The Guard pilots seem genuinely skilled. The article mentions they have better safety records than active-duty pilots.

Model

They do. Many of them spent years on active duty before joining the Guard, so they're older and more experienced. They train over 100 days a year, often unpaid, on top of their civilian jobs. They've deployed multiple times to combat zones. But none of that matters if the Army's computer models say they can't respond fast enough to a hypothetical crisis.

Inventor

What happens to those pilots now?

Model

Some will retrain for other helicopters. Some will stay in the Guard and fly transport instead of attack. But many—especially the younger ones without retirement benefits yet—will probably just leave the military entirely.
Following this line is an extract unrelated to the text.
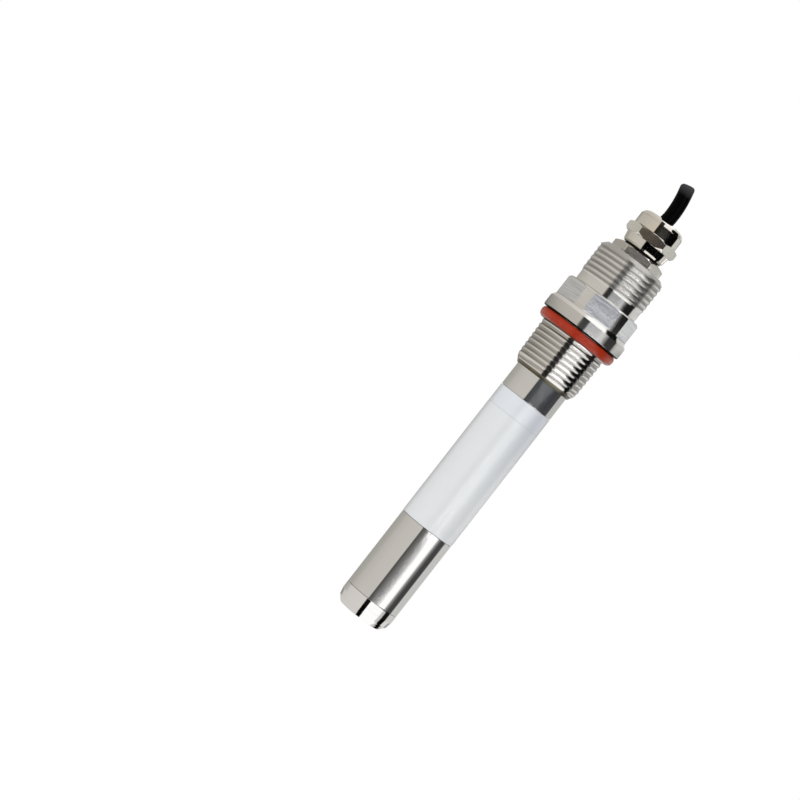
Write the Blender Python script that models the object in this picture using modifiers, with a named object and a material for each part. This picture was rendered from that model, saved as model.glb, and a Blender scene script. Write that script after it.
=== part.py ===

The Guard loses not just aircraft but the experienced people who know how to fly them.

Inventor

Is there any way this decision gets reversed?

Model

It still needs White House and Congressional approval. Congress has always been protective of the Guard, and there are Guard advocates in every state. But the Army's argument is simple: we don't have the money. Unless Congress is willing to fund the Guard at higher readiness levels, or unless the assumptions about future conflict change, the decision probably stands.

Inventor

What does "One Team One Fight" mean to them?

Model

It's the motto—the idea that active duty and Guard are part of the same Army, fighting the same fight. The Guard pilots feel like that promise was broken. They bled alongside active-duty soldiers for 12 years in Iraq and Afghanistan, and now they're being told they're not ready enough to keep their most important weapons.